Either Zymurgy or BYO did an experiment comparing the two camps, but the methodology wasn't very precise and there results were mixed. In a blatant appeal to authority, Gordon Strong and Jamil Z. both recommend only using secondaries for fruit, sours or heavily dry hopped beers.

Must have been the basic brewing dudes who did that experiment. I love those guys, but their experiments are usually fairly crude and open to all sorts of variations, leading to inconclusion.

Which may support the theory that in a lot of cases, the precise method may not be all that important when brewing...
 
Either Zymurgy or BYO did an experiment comparing the two camps, but the methodology wasn't very precise and there results were mixed. In a blatant appeal to authority, Gordon Strong and Jamil Z. both recommend only using secondaries for fruit, sours or heavily dry hopped beers.

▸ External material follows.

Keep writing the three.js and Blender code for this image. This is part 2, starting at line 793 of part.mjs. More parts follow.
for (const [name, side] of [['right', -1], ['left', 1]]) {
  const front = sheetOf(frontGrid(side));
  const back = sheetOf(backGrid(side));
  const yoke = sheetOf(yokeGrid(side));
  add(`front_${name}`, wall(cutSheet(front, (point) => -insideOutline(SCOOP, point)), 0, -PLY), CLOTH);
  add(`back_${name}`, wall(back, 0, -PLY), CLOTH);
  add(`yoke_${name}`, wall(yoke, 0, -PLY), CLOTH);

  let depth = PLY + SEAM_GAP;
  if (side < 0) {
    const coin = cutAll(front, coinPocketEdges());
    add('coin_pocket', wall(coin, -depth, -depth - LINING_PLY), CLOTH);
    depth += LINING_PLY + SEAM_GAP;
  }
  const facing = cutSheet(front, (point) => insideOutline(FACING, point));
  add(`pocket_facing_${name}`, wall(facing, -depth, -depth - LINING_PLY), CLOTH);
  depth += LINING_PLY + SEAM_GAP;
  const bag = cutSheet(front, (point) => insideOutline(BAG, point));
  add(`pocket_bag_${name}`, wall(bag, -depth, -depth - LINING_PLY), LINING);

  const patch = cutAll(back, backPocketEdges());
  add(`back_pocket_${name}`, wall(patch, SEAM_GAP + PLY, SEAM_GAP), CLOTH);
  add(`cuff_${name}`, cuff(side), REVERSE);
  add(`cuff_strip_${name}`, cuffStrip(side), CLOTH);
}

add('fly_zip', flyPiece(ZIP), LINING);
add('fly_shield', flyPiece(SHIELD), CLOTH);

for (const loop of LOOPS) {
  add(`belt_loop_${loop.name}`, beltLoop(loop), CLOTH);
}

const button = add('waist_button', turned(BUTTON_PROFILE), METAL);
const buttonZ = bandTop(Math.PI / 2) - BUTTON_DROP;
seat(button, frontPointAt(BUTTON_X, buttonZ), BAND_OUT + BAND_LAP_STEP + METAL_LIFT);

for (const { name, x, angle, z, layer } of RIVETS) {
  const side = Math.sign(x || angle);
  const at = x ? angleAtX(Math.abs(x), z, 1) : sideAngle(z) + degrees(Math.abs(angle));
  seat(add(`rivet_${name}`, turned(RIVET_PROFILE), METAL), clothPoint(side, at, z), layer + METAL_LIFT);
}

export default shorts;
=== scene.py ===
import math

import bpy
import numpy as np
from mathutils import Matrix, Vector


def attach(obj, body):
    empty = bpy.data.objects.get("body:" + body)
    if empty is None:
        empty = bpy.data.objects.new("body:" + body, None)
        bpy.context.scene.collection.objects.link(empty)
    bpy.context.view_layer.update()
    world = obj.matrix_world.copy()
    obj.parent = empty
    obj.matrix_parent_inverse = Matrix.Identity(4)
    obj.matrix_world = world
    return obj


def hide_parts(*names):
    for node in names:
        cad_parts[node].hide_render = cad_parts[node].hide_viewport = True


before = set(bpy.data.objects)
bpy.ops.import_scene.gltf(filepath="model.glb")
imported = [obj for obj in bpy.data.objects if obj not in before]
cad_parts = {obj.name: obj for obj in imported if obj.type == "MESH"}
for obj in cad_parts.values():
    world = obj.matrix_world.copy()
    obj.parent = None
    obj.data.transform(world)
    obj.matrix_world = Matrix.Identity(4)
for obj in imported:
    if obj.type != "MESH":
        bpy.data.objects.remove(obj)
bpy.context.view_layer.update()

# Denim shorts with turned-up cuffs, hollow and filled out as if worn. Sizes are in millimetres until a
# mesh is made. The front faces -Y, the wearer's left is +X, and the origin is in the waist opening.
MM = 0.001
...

I generally dislike appeals to authority, but in this case they are both multi-year Ninkasi winners so it's at least proof that their methodology isn't flawed completely.
 
Damn, I wish I could remember what the key variable the experiment was testing for. I distinctly remember that it had something to do with contamination/infections in homebrew but that they ignored the use or lack of use of a secondary as a factor.
 
In my opinion, there is no need for a long primary, UNLESS you like the flavors that staying on the yeast that long adds to the beer. Many people do like these flavors (a touch bready/yeasty), others do not. A long primary won't hurt your beer, but it won't necessarily make your beer better - unless you want those flavors. There is plenty of yeast in suspension though to do any "cleaning up" that might be necessary. The yeast that have settled out are not that metabolically active so don't really contribute much to any "cleaning up", but will impart some flavors.

For those of us who keg, the keg really is as Yooper said, a bright tank ("secondary")

There may be some benefit to bulk aging for those who bottle (keggers are always bulk aging - unless you drink it up right away :drunk: ). For bottlers then there is the question of "secondary" or not. That is a personal choice, and depends on your taste buds. It has been shown by people who are well respected brewers that there is a definite difference in the two methods, but some folks preferred the tasted of one way, and some the other.